Bug 463879 - kernel: af_rose sendmsg length check
Summary: kernel: af_rose sendmsg length check
Keywords:
Status: CLOSED NOTABUG
Alias: None
Product: Security Response
Classification: Other
Component: vulnerability
Version: unspecified
Hardware: All
OS: Linux
medium
medium
Target Milestone: ---
Assignee: Red Hat Product Security
QA Contact:
URL:
Whiteboard:
Depends On:
Blocks:
TreeView+ depends on / blocked
 
Reported: 2008-09-25 03:39 UTC by Eugene Teo (Security Response)
Modified: 2008-12-17 06:57 UTC (History)
2 users (show)

Fixed In Version:
Doc Type: Bug Fix
Doc Text:
Clone Of:
Environment:
Last Closed: 2008-12-17 06:57:01 UTC
Embargoed:


Attachments (Terms of Use)

Description Eugene Teo (Security Response) 2008-09-25 03:39:45 UTC
Description of problem:
Thomas Pollet reported that the code from rose_sendmsg in sys/net/af_rose.c doesn't check the value of len. suppose len is very big (0xfffffff8 for example) then "size" would overflow.

        size = len + AX25_BPQ_HEADER_LEN + AX25_MAX_HEADER_LEN + ROSE_MIN_LEN;

resulting in a buffer that's too small.

if ((skb = sock_alloc_send_skb(sk, size, msg->msg_flags & MSG_DONTWAIT, &err))
== NULL)
                return err;

the buffer is filled here:

1115         skb_put(skb, len);
1116 
1117         err = memcpy_fromiovec(skb_transport_header(skb), msg->msg_iov,
len);

Andrew Morton noted that "it might be that it doesn't need to check.  We check that the total length didn't overflow negative in sys_sendmsg()'s call to verify_iovec(). Of course, the addition which you identify might make a very large length overflow 0x7fffffff, and subsequent code might handle that incorrectly."

Reference:
http://bugzilla.kernel.org/show_bug.cgi?id=10423

Comment 1 Neil Horman 2008-12-15 12:18:07 UTC
I think Andrew is correct.  The sys_sendmsg path will prevent the len parameter that is passed in to rose_sendmsg from ever being less than zero.  As such, even if len in 0x7ffffff (on a 32 bit arch), size may go negative, but its use in allocations for skbufs will only be treated as unsigned.  Im not sure why its not marked as unsigned to begin with (since it has no purpose being signed), but its harmless in this case

That being said, there is a failure path, if the rose protocol is used by an in-kernel module.  If a kernel module calls kernel_sendmsg on a socket bound to the rose protocol, it is possible to trigger this bug.  So it may be worthwhile to fix this (although no modules that I'm aware of make use of AF_ROSE in the kernel.

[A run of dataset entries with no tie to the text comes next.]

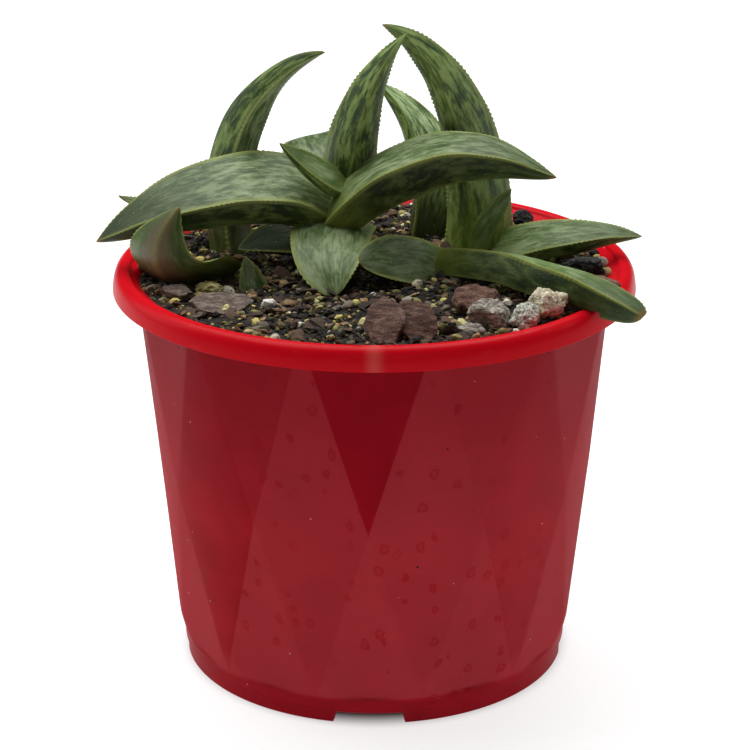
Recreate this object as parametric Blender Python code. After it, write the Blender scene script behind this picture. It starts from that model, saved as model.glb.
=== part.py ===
"""A gasteria-like succulent with two rosettes, in a red faceted nursery pot, with its soil and top dressing.

Lengths in this file are in millimetres and are turned into metres by MM where a mesh is made. The pot's axis
is Z, its foot stands on z = 0, and angles round the pot run from the front (-Y) towards +X.
"""

import math

import bmesh
import bpy
from mathutils import Matrix, Vector

MM = 0.001
GAP = 0.35  # clearance between pieces that touch

# Pot: twelve facets round the wall, each a pair of triangles that meet at their points.
FACETS = 12
FACET_TURN = math.radians(-1.5)
POINT_Z = 57.0  # where the upper and the lower triangle meet
POINT_RADIUS = 59.3
UPPER_HEIGHT = 55.0
UPPER_HALF_WIDTH = 16.72
UPPER_SPREAD = 3.10
LOWER_HEIGHT = 50.0
LOWER_HALF_WIDTH = 14.1
LOWER_DRAFT = 6.66
LOZENGE_BULGE = 1.1
LOZENGE_HALF_WIDTH = 15.35
LOZENGE_STEPS = (0.25, 0.5, 0.75)
FOOT_SPREAD = (-9, 0, 9, 12, 15, 18)  # degrees from a facet's middle to its columns on the foot
RIM_SPREAD = (-5, 0, 5, 10, 15, 20)  # and on the rim

FOOT_RADIUS = 52.5
FOOT_INNER_RADIUS = 50.0
FOOT_HEIGHT = 4.2
LIP_RADIUS = 53.1
LIP_TOP_Z = 7.4
FLOOR_UNDER_Z = 2.6
FLOOR_TOP_Z = 4.8
INNER_FOOT_RADIUS = 51.2
CHAMFER_Z = 14.5
CHAMFER_RADIUS = 55.2
WALL_ROWS_Z = (28.0, 42.0, POINT_Z, 75.0, 92.0)
RIM_RADIUS = 70.0
RIM_BOTTOM_Z = 105.5
RIM_ROOF_Z = 107.6
SKIRT_INNER_RADIUS = 68.8
# Sections of the round parts as radius, z. The foot goes from under the floor to the lip, the rim from
# the hollow under its skirt over the crown and down the inside, and the floor from there to the middle.
FOOT_SECTION = (
    (INNER_FOOT_RADIUS / 2, FLOOR_UNDER_Z),
    (FOOT_INNER_RADIUS - 0.6, FLOOR_UNDER_Z),
    (FOOT_INNER_RADIUS, 0.0),
    (FOOT_RADIUS, 0.0),
    (FOOT_RADIUS, FOOT_HEIGHT),
    (LIP_RADIUS, FOOT_HEIGHT + 0.2),
    (LIP_RADIUS, LIP_TOP_Z),
)
RIM_SECTION = (
    (SKIRT_INNER_RADIUS, RIM_ROOF_Z),
    (SKIRT_INNER_RADIUS, RIM_BOTTOM_Z),
    (RIM_RADIUS, RIM_BOTTOM_Z),
    (69.4, 109.3),
    (68.5, 110.6),
    (67.0, 111.3),
    (65.9, 111.2),
    (65.2, 110.5),
    (64.4, 109.8),
    (62.6, 108.6),
    (61.1, 107.4),
)
FLOOR_SECTION = (
    (INNER_FOOT_RADIUS, LIP_TOP_Z),
    (INNER_FOOT_RADIUS - 0.5, FLOOR_TOP_Z),
    (INNER_FOOT_RADIUS / 2, FLOOR_TOP_Z),
)
RIM_TOP_Z = 111.3

NOTCHES = 4
NOTCH_WIDTH = 19.2
NOTCH_HEIGHT = 3.0
NOTCH_CUTTER_DEPTH = 8.0  # across the foot ring, more than its thickness
POT_SMOOTH_ANGLE = math.radians(8)
DRAIN_HOLES = 6
DRAIN_RADIUS = 4.0
DRAIN_RING_RADIUS = 30.0
DRAIN_CUTTER_HEIGHT = 12.0
DRAIN_SEGMENTS = 16

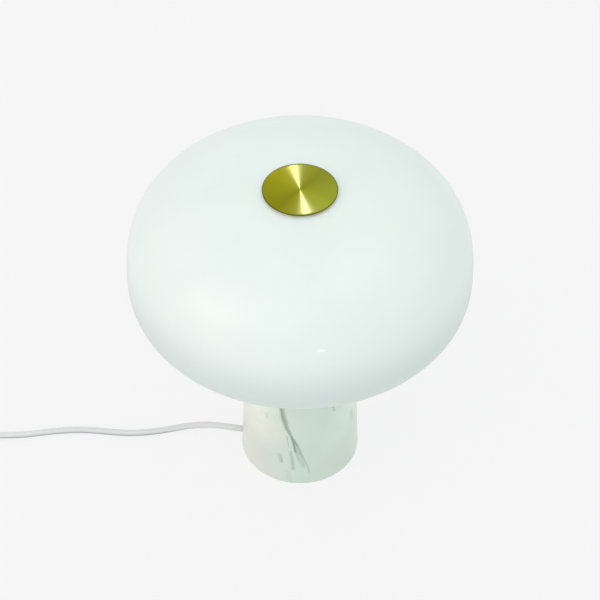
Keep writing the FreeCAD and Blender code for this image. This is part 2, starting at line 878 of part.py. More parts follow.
def make_lampholder(index, angle):
    """A ceramic holder: a rounded body with two slots and two lugs for its screws."""
    holder = Piece(f"lampholder_{index}")
    rectangle(sketch := holder.sketch(), 0, 0, size.holder_width, size.holder_length)
    holder.pad(sketch, size.holder_height)
    holder.fillet(size.holder_round, upright)
    sketch = holder.sketch()
    rectangle(sketch, 0, 0, size.holder_width - size.holder_round, size.holder_lug_span)
    holder.pad(sketch, size.holder_lug_height)
    sketch = holder.sketch()
    for side in (1, -1):
        spot = size.holder_screw_spacing / 2 * side
        circle(sketch, 0, spot, size.small_screw_radius + size.close_fit)
    holder.pocket(sketch, size.holder_lug_height, reverse=True)
    sketch = holder.sketch(shift=size.holder_height)
    for side in (1, -1):
        slot_width = size.pin_radius * 3
        rectangle(sketch, 0, size.pin_spacing / 2 * side, slot_width * 2, slot_width)
    holder.pocket(sketch, size.holder_slot_depth)
    x, y = turned_sizes(size.holder_circle, 0, angle)
    place(holder.body, x, y, pan_top, angle)
    node(holder.body, f"lampholder_{index}")


def make_bulb(index, angle):
    """A pin-base bulb: a ceramic base and a frosted globe that seats in it."""
    seat = pan_top + size.holder_height
    x, y = turned_sizes(size.holder_circle, 0, angle)
    base = Piece(f"bulb_base_{index}")
    seat_level = size.bulb_base_height - size.globe_seat
    globe_hole = size.globe_radius - size.globe_wall
    outline(
        sketch := base.sketch("XZ_Plane"),
        [
            (0, 0),
            (size.bulb_foot_radius, 0),
            (size.bulb_radius, size.bulb_foot_height),
            (size.bulb_radius, size.bulb_base_height),
            (globe_hole, size.bulb_base_height),
            (globe_hole, seat_level),
            (0, seat_level),
        ],
    )
    base.revolve(sketch)
    place(base.body, x, y, seat, angle)
    node(base.body, f"bulb_base_{index}")

    globe = Piece(f"bulb_globe_{index}")
    low = size.bulb_base_height
    high = low + size.globe_height
    ceiling = high - size.globe_wall
    outline(
        sketch := globe.sketch("XZ_Plane"),
        [
            (globe_hole, low),
            (size.globe_radius, low),
            (size.globe_radius, high),
            (0, high),
            (0, ceiling),
            (globe_hole, ceiling),
        ],
    )
    globe.revolve(sketch)
    globe.fillet(size.globe_round, lambda edge: level_at(edge, high)
                 and reach(edge) > float(globe_hole))
    globe.fillet(size.globe_round - size.globe_wall, lambda edge: level_at(edge, ceiling)
                 and reach(edge) > float(size.bulb_foot_radius))
    place(globe.body, x, y, seat, angle)
    node(globe.body, f"bulb_globe_{index}")


def make_head():
    make_pan()
    screws, pins = [], []
    for index, angle in enumerate(HOLDER_TURNS, 1):
        make_lampholder(index, angle)
        make_bulb(index, angle)
        for side in (1, -1):
            x, y = turned_sizes(size.holder_circle, size.holder_screw_spacing / 2 * side, angle)
            lug_top = pan_top + size.holder_lug_height
            length = size.holder_lug_height + size.pan_sheet + size.screw_bite
            screws.append(screw(f"holder_screw_{len(screws) + 1}", length, x, y, lug_top, head_below=False))
            x, y = turned_sizes(size.holder_circle, size.pin_spacing / 2 * side, angle)
            foot = pan_top + size.holder_height - size.pin_length
            pins.append(cylinder(f"bulb_pin_{len(pins) + 1}", size.pin_radius, size.pin_length, foot, x, y))
    node(group("holder_screws", screws), "holder_screws")
    node(group("bulb_pins", pins), "bulb_pins")


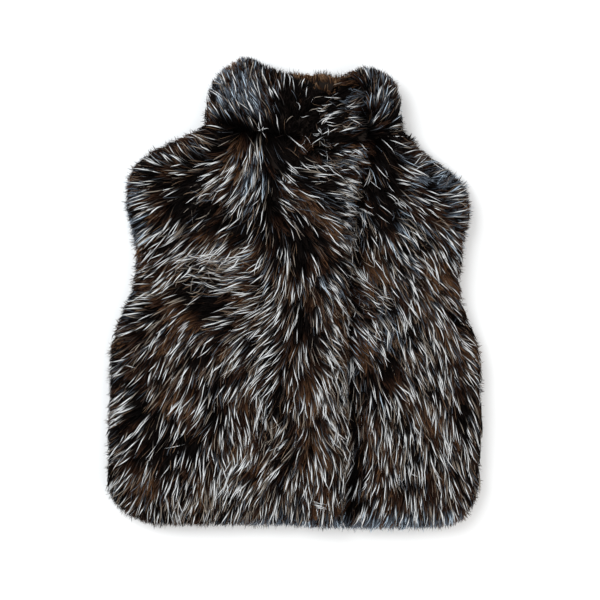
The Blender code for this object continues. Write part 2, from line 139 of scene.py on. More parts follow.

Comment 2 Eugene Teo (Security Response) 2008-12-17 06:57:01 UTC
(In reply to comment #1)
[...]
> That being said, there is a failure path, if the rose protocol is used by an
> in-kernel module.  If a kernel module calls kernel_sendmsg on a socket bound to
> the rose protocol, it is possible to trigger this bug.  So it may be worthwhile
> to fix this (although no modules that I'm aware of make use of AF_ROSE in the
> kernel.

Thanks Neil. As discussed over email, the checks for kernel_sendmsg are probably unnecessary. If the developer has the ability to load code into kernel space, he/she can do far worst than calling kernel_sendmsg in a kernel module with out of range arguments.